§ Supplied material:
○ ○ ○
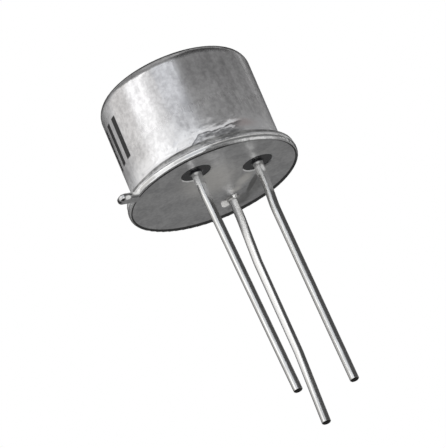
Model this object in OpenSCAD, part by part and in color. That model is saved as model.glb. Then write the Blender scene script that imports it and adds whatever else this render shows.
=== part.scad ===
// Bipolar transistor in a round metal can with three wire leads.
// The origin is the centre of the header's underside. The can stands along +Z and the
// leads run down along -Z: the emitter lead at -X, the base lead at -Y and the collector
// lead at +X. The index tab lies between +Y and the emitter lead.

/* [Header] */
// Diameter of the header's flange
header_d = 9.2; // [8.9:0.05:9.6]
// Thickness of the header's flange and of the index tab
header_flange_t = 0.33; // [0.31:0.01:0.5]
// Radius on the lower edge of the header's flange
header_edge_r = 0.15; // [0.04:0.01:0.16]
// Radius on the two edges that meet at the joint between the header's and the cap's flange
joint_edge_r = 0.05; // [0.03:0.01:0.08]
// Height of the header's platform above its flange
platform_h = 0.95; // [0.6:0.05:1.4]
// Radius on the platform's top edge
platform_edge_r = 0.12; // [0.04:0.01:0.2]
// Gap all round between the platform and the cap's wall
platform_gap = 0.14; // [0.05:0.01:0.2]

/* [Index tab] */
// Width of the index tab
tab_w = 0.76; // [0.7:0.01:0.9]
// How far the index tab reaches past the header's flange
tab_l = 0.92; // [0.7:0.01:1.2]
// Radius on the index tab's two outer corners, seen from above
tab_corner_r = 0.3; // [0.18:0.01:0.34]
// Radius on the index tab's upper and lower edges
tab_edge_r = 0.14; // [0.05:0.01:0.15]
// Angle from the emitter lead to the index tab
tab_angle = 45; // [40:1:50]

/* [Cap] */
// Outer diameter of the cap's wall
cap_d = 8.1; // [8:0.02:8.4]
// Height of the cap's top above the header's underside
can_h = 6.18; // [5:0.05:7]
// Thickness of the sheet that the cap is drawn from
cap_sheet_t = 0.25; // [0.23:0.01:0.32]
// Outer radius on the cap's top edge
cap_top_r = 0.75; // [0.4:0.05:1.2]
// Diameter of the cap's flange
cap_flange_d = 9.12; // [8.9:0.02:9.3]
// Radius on the upper edge of the cap's flange
cap_edge_r = 0.11; // [0.03:0.01:0.11]
// Outer radius where the cap's wall turns into its flange
cap_foot_r = 0.08; // [0.04:0.01:0.12]

/* [Glass seals] */
// Diameter of each glass seal
seal_d = 1.6; // [1.4:0.02:1.8]
// Depth of the glass below the header's underside, and width of the hole's chamfer
seal_recess = 0.05; // [0.03:0.01:0.1]
// How far the glass creeps down along a lead from the header's underside
creep_l = 0.68; // [0.4:0.02:0.9]
// Thickness of the glass that creeps along a lead
creep_t = 0.03; // [0.02:0.005:0.05]
// Radius where the seal's face turns into the glass along the lead
creep_r = 0.14; // [0.08:0.01:0.2]

/* [Leads] */
// Diameter of the circle that the leads stand on
lead_circle_d = 5.08; // [4.9:0.02:5.2]
// Diameter of each lead's wire
lead_d = 0.48; // [0.4:0.01:0.53]
// Length of the emitter lead below the header
emitter_lead_l = 12.85; // [12.7:0.05:38]
// Length of the base lead below the header
base_lead_l = 12.8; // [12.7:0.05:38]
// Length of the collector lead below the header
collector_lead_l = 13.2; // [12.7:0.05:38]
// Chamfer on the cut end of each lead
lead_chamfer = 0.05; // [0.02:0.01:0.1]

/* [Lead bends] */
// Direction that a lead with a positive bend leans to, seen from above
bend_direction = -76; // [-180:1:180]
// Radius of every bend, at the middle of the wire
bend_r = 6; // [3:0.5:10]
// Distance from the header to the emitter lead's bend
emitter_bend_at = 1.1; // [1:0.1:11]
// Angle of the emitter lead's bend
emitter_bend = 2.2; // [-4:0.1:4]
// Distance from the header to the base lead's first bend
base_bend_1_at = 1.1; // [1:0.1:1.4]
// Angle of the base lead's first bend
base_bend_1 = -3.4; // [-4:0.1:4]
// Distance from the header to the base lead's second bend
base_bend_2_at = 2.3; // [2.2:0.1:11]
// Angle of the base lead's second bend
base_bend_2 = 4.8; // [-5:0.1:5]
// Distance from the header to the collector lead's first bend
collector_bend_1_at = 1.1; // [1:0.1:2.4]
// Angle of the collector lead's first bend
collector_bend_1 = -1.9; // [-4:0.1:4]
// Distance from the header to the collector lead's second bend
collector_bend_2_at = 3.6; // [3:0.1:8]
// Angle of the collector lead's second bend
collector_bend_2 = 3.1; // [-4:0.1:4]
// Distance from the header to the collector lead's third bend
collector_bend_3_at = 9; // [8.5:0.1:12]
// Angle of the collector lead's third bend
collector_bend_3 = -2.6; // [-4:0.1:4]

/* [Collector braze] */
// Radius of the braze fillet round the collector lead's root
braze_r = 0.14; // [0.1:0.01:0.4]
// Thickness of the braze at the fillet's two thin edges
braze_lip = 0.03; // [0.02:0.01:0.05]

/* [Posts] */
// Height of the two inner posts above the platform
post_h = 0.55; // [0.35:0.05:0.9]
// Diameter of the flattened head on each inner post
post_head_d = 0.72; // [0.56:0.02:1]
// Thickness of the flattened head
post_head_t = 0.14; // [0.08:0.02:0.2]

/* [Chip and wires] */
// Side of the square chip
chip_w = 1; // [0.6:0.05:1.4]
// Thickness of the chip
chip_t = 0.2; // [0.1:0.01:0.3]
// Side of the square solder layer under the chip
solder_w = 1.25; // [0.7:0.05:1.6]
// Thickness of the solder layer
solder_t = 0.05; // [0.03:0.01:0.1]
// Diameter of each bond wire
bond_wire_d = 0.12; // [0.05:0.01:0.15]
// Height of each bond wire's arc above the straight line between its feet
bond_arc_h = 0.7; // [0.4:0.05:0.9]
// Diameter of the flattened foot at each end of a bond wire
bond_foot_d = 0.26; // [0.2:0.01:0.3]
// Height of that foot
bond_foot_h = 0.12; // [0.1:0.01:0.16]
// Distance from the chip's centre to each bond foot on it
bond_pad_x = 0.28; // [0.2:0.01:0.35]

/* [Hidden] */
$fn = 96;
wire_fn = 48;
// A cut reaches this far past the surface that it opens
cut = 0.5;
// Least radius of a rounding whose wall leaves it none
least_r = 0.01;
// Step of a coarse move
coarse_step = 0.01;
lead_circle_r = lead_circle_d / 2;
lead_r = lead_d / 2;
seal_r = seal_d / 2;
header_r = header_d / 2;
cap_r = cap_d / 2;
cap_flange_r = cap_flange_d / 2;
cap_inner_r = cap_r - cap_sheet_t;
platform_r = cap_inner_r - platform_gap;
platform_z = header_flange_t + platform_h;
post_z = platform_z + post_h;
chip_z = platform_z + solder_t;
bond_z = chip_z + chip_t;
emitter_at = 180;
base_at = 270;
collector_at = 0;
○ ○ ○
§ Directive:
Give back the listing exactly, please, from its first line to the line containing "the emitter lead.", inclusive, and nothing past that line.

§ Result of this exercise:
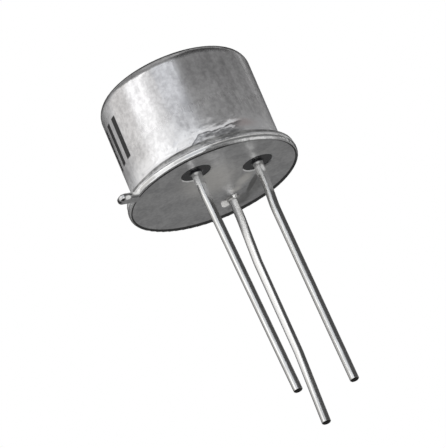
Model this object in OpenSCAD, part by part and in color. That model is saved as model.glb. Then write the Blender scene script that imports it and adds whatever else this render shows.
=== part.scad ===
// Bipolar transistor in a round metal can with three wire leads.
// The origin is the centre of the header's underside. The can stands along +Z and the
// leads run down along -Z: the emitter lead at -X, the base lead at -Y and the collector
// lead at +X. The index tab lies between +Y and the emitter lead.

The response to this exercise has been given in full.